From Flagstaff, take HWY 180 north towards the Grand Canyon. Once you enter the park, you'll head east on the East Rim Drive. Take the East Rim drive about 19 miles to the signed Lipan point lookout. Parking is available at the lookout and the trailhead is well signed and easy to find. Unfortunately, there are no services (ie: Bathrooms or water) at the trailhead.
city
Grand Canyon
state
AZ
country
USA
Region
Grand Canyon and Marble Canyon area

Hike details

Distance
15.00 [Miles] Total
Hike Distance- Details
7.5 miles one way to the Colorado river.
Time
48.00 [Hours]
Time-details
It took us about 6 hours down and about 7 hours up. We were going a bit slow, as we had a straggler on our team. We also took some long breaks (1 hour) for lunch. Including the "rest day" it was a 3 day trip.
Elevation Change
10,000 Total gain/loss [Feet]
Elevation Loss
5,000 Total Elevation Loss[Feet]
Elevation Details
A monster 5000 ft !
Hike Trail Type
Out and Back

Season

Best Season
  • March
  • April
  • September
  • October
Worst Season
  • June
  • July
  • August
Season Details
Spring or Fall. Do not take this hike in the summer, it is way too exposed. (SPECIAL CONSIDERATIONS FOR WINTER AND SUMMER TIMES!)
Date Hike completed
October 11, 2008

Solitudue

Solitude
High
Solitude Details
Excellent, especially when compared to the corridor trails (Bright angel and South Kaibab). Only three groups are allowed to camp and hike on this trail (by permit). We only saw one other hiker on the way down and a mere handful on the hike out.

Difficulty

Difficulty Rating
Death March
difficulty detail
If you are hiking downhill with a full pack, this hike is Strenuous. If you are hiking uphill, this is a Death March. A 5000 ft elevation gain will get your attention... trust me! This is one of the most open trails in the Grand Canyon, and as such the views are tremendous. It is a great choice for pushing the limits of your backpacking ability in a remote wilderness.

Permits

Permit Info
Backcountry permits from the National Park Service must be acquired prior to this hike. See www.nps.gov for details. You can reserve up to three months in advance.
Be Aware of
Outrageous elevation changes, extreme temperature changes. Lack of H2O. If you are camping (and you had better be, this is NOT a day hike) you need a back country permit from Grand Canyon National Park.

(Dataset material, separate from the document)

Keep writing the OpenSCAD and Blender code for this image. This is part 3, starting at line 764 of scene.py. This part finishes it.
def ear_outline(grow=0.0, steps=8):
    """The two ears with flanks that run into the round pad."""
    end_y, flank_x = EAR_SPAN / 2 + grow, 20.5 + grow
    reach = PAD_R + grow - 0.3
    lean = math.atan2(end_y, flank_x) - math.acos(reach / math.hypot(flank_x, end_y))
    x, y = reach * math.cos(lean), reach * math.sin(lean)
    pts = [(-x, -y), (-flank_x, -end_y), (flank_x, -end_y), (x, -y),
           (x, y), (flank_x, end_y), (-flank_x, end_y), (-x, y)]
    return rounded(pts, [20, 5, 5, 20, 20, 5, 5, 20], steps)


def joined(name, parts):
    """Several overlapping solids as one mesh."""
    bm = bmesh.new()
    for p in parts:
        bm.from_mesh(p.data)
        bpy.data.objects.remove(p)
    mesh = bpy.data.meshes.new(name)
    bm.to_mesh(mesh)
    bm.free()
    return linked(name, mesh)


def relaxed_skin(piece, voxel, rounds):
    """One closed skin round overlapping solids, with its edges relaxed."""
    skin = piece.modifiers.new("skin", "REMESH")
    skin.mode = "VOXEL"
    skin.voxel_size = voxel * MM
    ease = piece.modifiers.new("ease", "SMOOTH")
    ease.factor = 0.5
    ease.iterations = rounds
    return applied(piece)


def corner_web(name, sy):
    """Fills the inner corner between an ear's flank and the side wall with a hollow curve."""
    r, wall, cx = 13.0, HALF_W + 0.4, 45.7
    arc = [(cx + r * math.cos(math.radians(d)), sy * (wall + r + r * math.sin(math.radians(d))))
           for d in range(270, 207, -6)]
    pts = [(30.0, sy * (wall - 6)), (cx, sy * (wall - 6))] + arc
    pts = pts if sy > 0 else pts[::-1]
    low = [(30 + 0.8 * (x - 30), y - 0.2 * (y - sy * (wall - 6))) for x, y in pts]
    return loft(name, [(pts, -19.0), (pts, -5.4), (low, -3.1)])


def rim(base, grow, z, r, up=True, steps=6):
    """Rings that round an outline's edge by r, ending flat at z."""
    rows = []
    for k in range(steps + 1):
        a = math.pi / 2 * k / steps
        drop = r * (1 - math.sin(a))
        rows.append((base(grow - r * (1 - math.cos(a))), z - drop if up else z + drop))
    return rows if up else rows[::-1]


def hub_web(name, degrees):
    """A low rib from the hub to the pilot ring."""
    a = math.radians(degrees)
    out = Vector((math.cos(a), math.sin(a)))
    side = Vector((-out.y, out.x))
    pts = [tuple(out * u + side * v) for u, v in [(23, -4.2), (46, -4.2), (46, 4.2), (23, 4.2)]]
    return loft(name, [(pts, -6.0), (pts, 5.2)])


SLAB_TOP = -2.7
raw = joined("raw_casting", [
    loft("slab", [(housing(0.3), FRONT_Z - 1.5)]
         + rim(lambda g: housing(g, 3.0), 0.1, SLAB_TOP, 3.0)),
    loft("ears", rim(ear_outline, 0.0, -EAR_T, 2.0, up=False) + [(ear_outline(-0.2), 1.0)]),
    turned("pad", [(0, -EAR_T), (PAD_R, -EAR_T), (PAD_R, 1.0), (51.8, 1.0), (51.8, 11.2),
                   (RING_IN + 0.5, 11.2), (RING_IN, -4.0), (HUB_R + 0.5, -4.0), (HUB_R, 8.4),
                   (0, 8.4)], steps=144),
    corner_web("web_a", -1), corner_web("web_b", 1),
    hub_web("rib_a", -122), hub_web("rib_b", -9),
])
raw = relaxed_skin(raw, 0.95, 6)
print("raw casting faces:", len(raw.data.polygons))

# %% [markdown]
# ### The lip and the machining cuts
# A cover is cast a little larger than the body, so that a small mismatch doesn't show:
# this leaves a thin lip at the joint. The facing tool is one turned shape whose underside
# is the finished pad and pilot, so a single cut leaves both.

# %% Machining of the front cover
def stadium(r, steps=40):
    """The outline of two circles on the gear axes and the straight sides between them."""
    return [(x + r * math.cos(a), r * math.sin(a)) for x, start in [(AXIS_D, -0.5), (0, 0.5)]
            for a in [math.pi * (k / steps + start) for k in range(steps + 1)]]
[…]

SPECIAL CONSIDERATIONS FOR WINTER AND SUMMER TIMES:

, For Winter Hiking: Remember that the South Rim is damned cold in the winter. Snow and Ice will cover the trail for the first few miles. Crampons are recommended.

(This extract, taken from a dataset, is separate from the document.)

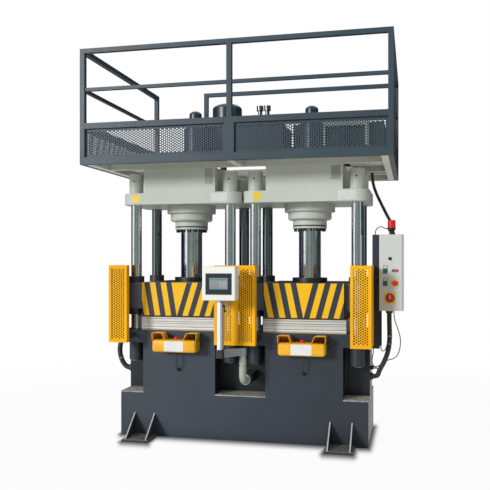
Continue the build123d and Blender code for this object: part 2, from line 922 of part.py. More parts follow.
def post_cable():
    x = post_x[0] + 8
    y = post_front + 30
    end_x = half_length + gland_nut_length
    end_y, end_z = post_cable_entry
    z = post_bottom
    points = [(x, y, z), (x, y, z - 39), (x - 10, y + 12, z - 81), (x - 15, y + 30, z - 125)]
    points += [(x - 4, y + 52, end_z + 34), (x + 22, y + 80, end_z + 10), (x + 36, y + 106, end_z + 2)]
    points += [(end_x + 25, end_y, end_z), (end_x, end_y, end_z)]
    return bent_tube(points, thin_cable_radius)


def trunking_cable():
    # Out of the trunking's lower end, round and up behind the conduit into the box.
    x = post_x[1] + trunking_size[0] / 2
    y = post_front + trunking_size[1] / 2
    back = conduit_y + 40
    z = trunking_bottom
    points = [(x, y, z), (x, y, z - 28), (x + 15, y + 9, z - 53), (x + 38, y + 22, z - 46)]
    points += [(x + 52, y + 33, z - 6), (x + 60, back - 3, z + 58), (x + 58, back, z + 138)]
    points += [(x + 58, back, box_bottom)]
    return bent_tube(points, thin_cable_radius)


def gland(radius):
    # Gland nut round a cable, drawn along +Z.
    wide = radius + gland_wall
    shoulder = gland_nut_length - gland_taper
    outline = [(radius, 0), (wide, 0), (wide, shoulder), (radius + gland_lip, gland_nut_length)]
    return turned(outline + [(radius, gland_nut_length)])


def cable_glands():
    pieces = []
    pieces.append(Pos(*conduit_entry) * Rot(0, 90, 0) * gland(box_conduit_radius))
    for y, z in (post_cable_entry, loop_cable_entry):
        pieces.append(Pos(half_length, y, z) * Rot(0, 90, 0) * gland(thin_cable_radius))
    for entry in (left_entry, left_exit):
        pieces.append(Pos(*entry) * Rot(0, -90, 0) * gland(left_conduit_radius))
    pieces.append(Pos(conduit_x, conduit_y, box_bottom) * Rot(180, 0, 0) * gland(box_conduit_radius))
    pieces.append(Pos(*hose_entry) * gland(crown_hose_radius))
    for x in station_xs.values():
        pieces.append(facing_front(gland(station_cable_radius), x, -half_depth, cable_entry_z))
    return pieces


inner_half = platform_half - frame_bar
inner_front = platform_front + frame_bar
inner_rear = platform_rear - frame_bar


def platform_frame():
    # Dark perimeter, then beams and deck plates within it.
    z = (crown_top, frame_top)
    pieces = [slab((-platform_half, platform_half), (platform_front, inner_front), z)]
    pieces.append(slab((-platform_half, platform_half), (inner_rear, platform_rear), z))
    for x in ((-platform_half, -inner_half), (inner_half, platform_half)):
        pieces.append(slab(x, (inner_front, inner_rear), z))
    return pieces


def platform_deck():
    under = (crown_top, frame_top - deck_thickness)
    plate = (frame_top - deck_thickness, frame_top)
    pieces = []
    beams = [(walkway_rear - beam_width, walkway_rear), (middle_beam_front, middle_beam_front + beam_width)]
    beams += [(rear_deck_front, rear_deck_front + beam_width), (inner_rear - beam_width, inner_rear)]
    for y in beams:
        pieces.append(slab((-inner_half, inner_half), y, under))
    edges = [inner_front] + [edge for beam in beams for edge in beam]
    for low, high in zip(edges[0::2], edges[1::2]):
        for x in (-inner_half, inner_half - beam_width):
            pieces.append(slab((x, x + beam_width), (low, high), under))
    half = beam_width / 2
    pieces.append(slab((-half, half), (inner_front, beams[0][0]), under))
    pieces.append(slab((-half, half), (beams[2][1], beams[3][0]), under))
    pieces.append(slab((-inner_half, inner_half), (inner_front, walkway_rear), plate))
    pieces.append(slab((-inner_half, inner_half), (rear_deck_front, inner_rear), plate))
    for x in ((-inner_half, -side_deck_inner), (side_deck_inner, inner_half)):
        pieces.append(slab(x, (walkway_rear, rear_deck_front), plate))
    return pieces


infill_top = frame_top + infill_height
infill_rail_top = infill_top + infill_rail
bar_inset = (frame_bar - mid_rail_size) / 2


def infill_sheets():
    z = (frame_top, infill_top)
    middle = platform_front + frame_bar / 2
    pieces = []
    for x in ((-inner_half, -frame_bar), (frame_bar, inner_half)):
        pieces.append(slab(x, (middle - sheet / 2, middle + sheet / 2), z))
    for side in signs:
        at = side * (platform_half - frame_bar / 2)
        pieces.append(slab((at - sheet / 2, at + sheet / 2), (inner_front, inner_rear), z))
    return pieces


def railings():
    top = (rail_top - rail_height, rail_top)
    mid = (mid_rail_top - mid_rail_size, mid_rail_top)
    low = (infill_top, infill_rail_top)
    front = (platform_front, inner_front)
    rear = (inner_rear, platform_rear)
    pieces = []
    for x in ((-platform_half, -inner_half), (inner_half, platform_half)):
        for y in (front, rear):
            pieces.append(slab(x, y, (frame_top, rail_top)))
        narrow = (x[0] + bar_inset, x[1] - bar_inset)
        pieces.append(slab(x, (inner_front, inner_rear), top))
        pieces.append(slab(narrow, (inner_front, inner_rear), mid))
        pieces.append(slab(x, (inner_front, inner_rear), low))
    half = frame_bar / 2
    pieces.append(slab((-frame_bar, frame_bar), front, (frame_top, infill_rail_top)))
    pieces.append(slab((-half, half), front, (infill_rail_top, rail_top - rail_height)))
    pieces.append(slab((-inner_half, inner_half), front, top))
    narrow = (platform_front + bar_inset, inner_front - bar_inset)
    for x, reach in ((-1, (-inner_half, -half)), (1, (half, inner_half))):
        pieces.append(slab(reach, narrow, mid))
        pieces.append(slab(sorted((x * frame_bar, x * inner_half)), front, low))
    # The back has an opening for access beside its left post.
    pieces.append(slab((access_left, access_left + frame_bar), rear, (frame_top, rail_top)))
    narrow = (inner_rear + bar_inset, platform_rear - bar_inset)
    pieces.append(slab((access_left + frame_bar, inner_half), rear, top))
    pieces.append(slab((access_left + frame_bar, inner_half), narrow, mid))
    return pieces


tank_bottom = frame_top + tank_bottom_rise
tank_top = tank_bottom + tank_height


def oil_tank():
    pieces = [slab(tank_x, tank_y, (tank_bottom, tank_top - lid_thickness))]
    lid_x = (tank_x[0] - lid_margin, tank_x[1] + lid_margin)
    lid_y = (tank_y[0] - lid_margin, tank_y[1] + lid_margin)
    pieces.append(slab(lid_x, lid_y, (tank_top - lid_thickness, tank_top)))
    for x in (tank_x[0], tank_x[1] - tank_leg):
        for y in (tank_y[0], tank_y[1] - tank_leg):
            floor = frame_top if y > rear_deck_front else frame_top - deck_thickness
            pieces.append(slab((x, x + tank_leg), (y, y + tank_leg), (floor, tank_bottom)))
    return pieces


def reserve_tank():
    # Second tank on two skids, on the rear deck beside the first.
    wide, tall = reserve_skid
    x = (tank_x[1] + reserve_tank_margin, platform_half - reserve_tank_inset)
    pieces = [slab(x, reserve_tank_y, (frame_top + tall, reserve_tank_top))]
    for left in (x[0], x[1] - wide):
        pieces.append(slab((left, left + wide), reserve_tank_y, (frame_top, frame_top + tall)))
    return pieces


def dished_end(radius, height):
    # Half of a flattened sphere, standing on Z = 0.
    arc = EllipticalCenterArc((0, 0), radius, height, arc_size=90)
    profile = make_face(arc + Polyline((0, height), (0, 0), (radius, 0)))
    return revolve(Plane.XZ * profile, Axis.Z)


def pump_motor():
    lantern_top = tank_top + motor_lantern_height
    dome = motor_top - motor_dome_height
    outline = [(0, tank_top), (motor_lantern_radius, tank_top), (motor_lantern_radius, lantern_top)]
    outline += [(motor_radius, lantern_top), (motor_radius, dome), (0, dome)]
    return turned(outline, motor_at) + Pos(*motor_at, dome) * dished_end(motor_radius, motor_dome_height)


def prefill_tank(station_x):
    flange_radius = prefill_radius + prefill_flange
    flange_top = crown_top + prefill_flange
    neck = prefill_shoulder + prefill_cone_height
    outline = [(0, crown_top), (flange_radius, crown_top), (flange_radius, flange_top)]
    outline += [(prefill_radius, flange_top), (prefill_radius, prefill_shoulder)]
    outline += [(prefill_cone_radius, neck), (prefill_neck_radius, neck)]
    cap = prefill_top - prefill_cap_height
    outline += [(prefill_neck_radius, cap), (0, cap)]
    dome = dished_end(prefill_neck_radius, prefill_cap_height)
    return turned(outline, (station_x, prefill_y)) + Pos(station_x, prefill_y, cap) * dome


def valve_stack():
    x, y = valve_at
    wide, deep, tall = valve_block
    low = tank_top
    block = slab((x - wide / 2, x + wide / 2), (y - deep / 2, y + deep / 2), (low, low + tall))
    cap = valve_top - valve_cap_height
    for side in signs:
        at = (x + side * wide / 4, y)
        block += rod(at, (low + tall, cap), valve_stem_radius)
        block += rod(at, (cap, valve_top), valve_cap_radius)
    return block


def pipework():
    # One pipe from the valve block to the back of each prefill tank.
    x, y = valve_at
    left, right = station_xs.values()
    end_y = prefill_y + prefill_neck_radius
    level = tank_top + pipe_rise
    bend_y = y + right_pipe_shift
    points = [(x + valve_block[0] / 2, bend_y, level), (right, bend_y, level), (right, end_y, level)]
    pieces = [bent_tube(points, pipe_radius)]
    bend_y = end_y + left_pipe_stand_off
    start_x = x + left_pipe_shift
    points = [(start_x, y - valve_block[1] / 2, level), (start_x, bend_y, level)]
    points += [(left, bend_y, level), (left, end_y, level)]
    pieces.append(bent_tube(points, pipe_radius))
    return pieces


def pipe_portal():
    bar = portal_bar
    low, high = portal_x
    y = (portal_y, portal_y + bar)
    beam = slab((low, high), y, (portal_top - bar, portal_top))
    posts = [slab(x, y, (frame_top, portal_top)) for x in ((low - bar, low), (high, high + bar))]
    return [beam] + posts


save("base_frame", base_frame())
save("anchor_feet", anchor_feet())
save("table_plate", table_plate())
save("columns", [column(place) for place in all_columns])
save("column_nuts", column_nuts())
save("crowns", [solid for x in station_xs.values() for solid in crown(x)])
save("cylinders", [cylinder(x) for x in station_xs.values()])
save("cylinder_glands", [cylinder_gland(x) for x in station_xs.values()])
lower_hot_top = lower_hot_bottom + lower_hot_height
lower_stack = []
for x in station_xs.values():
    lower_stack.append(hot_slab(x, table_top, lower_hot_bottom))
    lower_stack.append(hot_slab(x, lower_hot_bottom, lower_hot_top, (0.35,)))
save("lower_hot_platens", lower_stack)
for name, x in station_xs.items():
    save(f"{name}_ram", ram(x))
    save(f"{name}_moving_platen", moving_platen(x))
    save(f"{name}_bushes", bushes(x))
    insulation = hot_slab(x, upper_hot_top, moving_bottom)
    save(f"{name}_upper_hot_platen", [hot_slab(x, upper_hot_bottom, upper_hot_top, (0.3, 0.75)), insulation])
save("side_guards", [side_guard(side) for side in signs])
save("centre_guard", centre_guard())
save("guard_brackets", guard_brackets())
save("hand_stations", [hand_station(x) for x in station_xs.values()])
station_top = station_bottom + station_height
for name, x in station_xs.items():
    for side, place in (("left", palm_x(-1)), ("right", palm_x(1))):
        palm = push_button(palm_radius, palm_height, palm_travel)
        save(f"{name}_station_{side}_palm", Pos(x + place, station_button_y(), station_top) * palm)
    stop = push_button(stop_radius, stop_height, stop_travel)
    save(f"{name}_station_stop", Pos(x, station_button_y(), station_top) * stop)
save("station_cables", [station_cable(x) for x in station_xs.values()])
save("swivel_elbow", swivel_elbow())
save("swivel_head", swivel_head())
save("panel_arm", panel_arm())
save("panel_tube", panel_tube())
save("panel_housing", panel_housing())
save("panel_display", panel_display())
save("clamp_lever", clamp_lever())
save("box_post", [box_post(), trunking()])
save("control_box", control_box())
save("control_bezels", control_bezels())
save("upper_green_button", box_button("upper_green_button", lamp_button))
save("lower_green_button", box_button("lower_green_button", lamp_button))
save("start_button", box_button("start_button", start_size))
save("off_button", box_button("off_button", off_size))
save("box_stop_button", box_button("box_stop_button", box_stop_size))
save("key_switch", key_switch())
save("main_switch", main_switch())
save("beacon", beacon())
save("box_conduit", box_conduit())
save("crown_hose", crown_hose())
save("left_conduit", left_conduit())
save("thin_cables", [beacon_cable(), loop_cable(), post_cable(), trunking_cable()])
save("cable_glands", cable_glands())
save("platform_frame", platform_frame())
save("platform_deck", platform_deck())
save("infill_sheets", infill_sheets())
save("railings", railings())
save("oil_tank", oil_tank() + reserve_tank())
save("pump_motor", pump_motor())
save("prefill_tanks", [prefill_tank(x) for x in station_xs.values()])
save("valve_stack", valve_stack())
save("pipework", pipework() + pipe_portal())
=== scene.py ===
# Twin-station moulding press, dressed for a studio picture.
# Metres throughout: X along the press, Y away from the operator, Z up from the floor.
# Tones are screen colours, 0 to 255. A noise takes its scale, detail, roughness and stretch.

import math

import bpy
import numpy as np
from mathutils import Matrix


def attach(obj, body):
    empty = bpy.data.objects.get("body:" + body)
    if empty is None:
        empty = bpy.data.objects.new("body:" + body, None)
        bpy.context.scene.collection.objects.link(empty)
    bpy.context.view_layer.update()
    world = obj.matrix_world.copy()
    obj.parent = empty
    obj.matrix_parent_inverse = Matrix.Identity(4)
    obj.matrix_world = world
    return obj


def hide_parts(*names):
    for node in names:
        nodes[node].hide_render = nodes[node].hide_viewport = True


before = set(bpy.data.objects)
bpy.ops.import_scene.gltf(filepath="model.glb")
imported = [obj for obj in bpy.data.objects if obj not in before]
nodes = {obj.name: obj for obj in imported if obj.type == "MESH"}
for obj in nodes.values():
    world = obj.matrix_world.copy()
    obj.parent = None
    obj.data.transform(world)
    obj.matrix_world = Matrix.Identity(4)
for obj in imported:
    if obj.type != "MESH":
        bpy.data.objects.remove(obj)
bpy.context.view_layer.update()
scene = bpy.context.scene
stations = {"left": -0.579, "right": 0.579}
print("frame loaded")

cameraPlace = {"at": (1.520, -6.702, 1.628), "turn": 13.15, "lens": 52.82, "sensor": 36, "shiftY": 0.0316}
eye = bpy.data.objects.new("camera", bpy.data.cameras.new("camera"))
scene.collection.objects.link(eye)
eye.location = cameraPlace["at"]
eye.rotation_euler = (math.radians(90), 0, math.radians(cameraPlace["turn"]))
eye.data.sensor_width = cameraPlace["sensor"]
eye.data.lens = cameraPlace["lens"]
eye.data.shift_y = cameraPlace["shiftY"]
eye.data.clip_end = 200
scene.camera = eye


def makePiece(name, points, faces, body, paint, smooth=False, replaces=()):
    mesh = bpy.data.meshes.new(name)
    mesh.from_pydata(np.asarray(points).reshape(-1, 3).tolist(), [], [list(f) for f in faces])
    mesh.polygons.foreach_set("use_smooth", np.full(len(mesh.polygons), smooth))
    mesh.update()
    mesh.materials.append(paint)
    piece = bpy.data.objects.new(name, mesh)
    scene.collection.objects.link(piece)
    if body:
        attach(piece, body)
    if replaces:
        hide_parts(*replaces)
    return piece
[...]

, For Summer Hiking: Get an early start and don't hike during the heat of the day. Remember that the bottom of the canyon will be MUCH hotter than the top. Taking this trail in the summer is NOT recommended.

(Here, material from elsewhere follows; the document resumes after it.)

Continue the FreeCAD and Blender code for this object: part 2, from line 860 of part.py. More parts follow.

Hike and backpack the Tanner trail in Grand Canyon national park, Arizona.

Backcountry permits from the National Park Service must be acquired prior to this hike. See www.nps.gov for details. You can reserve up to three months in advance.

This trail is considered a threshold trail in the Grand Canyon. It is an un-maintained trail with no water until reaching the Colorado river. As such, it is only recommended for those who have some Grand Canyon hiking experience. After hiking this trail in the cool month of October, I can tell you with all sincerity not to consider hiking this trail any other time than Fall or Spring weather. Summer would be an absolute killer (real death!). This trail has very little shade. Even though the trail is un-maintained, it is easy to follow and requires little route finding skills.

From the Lipan point trailhead, the Tanner trail will quickly get your attention by descending 1700 ft in the first 1.25 miles. Steep is a redundant adjective when describing a Grand Canyon trail, and the Tanner trail is no exception. The bright side is you will likely have some shade on this section in the morning hours.

After this descent, the trail flattens out and even climbs a bit as you work your way towards the top of the redwall section and another steep descent. If you look at the map, there is a waypoint marked Jct 1. Here there is a very clear wall of rocks crossing the trail. To continue on the Tanner trail, you will start the redwall descent here by turning right. However, I would recommend dropping your packs and hiking the dead end trail 50 yards up the hill to the magnificent inner Grand Canyon views. We spent nearly an hour here, resting and eating lunch before continuing.

At Jct 1 (the rock wall mentioned above) you will turn right and start the steep descent down the redwall. After a quick 1000 ft drop in less than a mile, once again the trail will let up a bit as you reach the bottom of the redwall and start the final walk to the Colorado.

When you finally reach the beach, there are a number of good campsites. Go left if you want a campsite close to the river, while right is recommended if you want a shady campsite. There is also a pit toilet here.

After a good night's sleep, we took a day hike to the Unkar ruin and a great overlook of the Unkar rapid. It's well worth the 3 mile one way walk.

Hopefully you have a few days to enjoy at the beach before starting the grueling hike back out. Once you finally reach Lipan point, you will feel that unique sense of accomplishment that accompanies a successful Grand Canyon hike.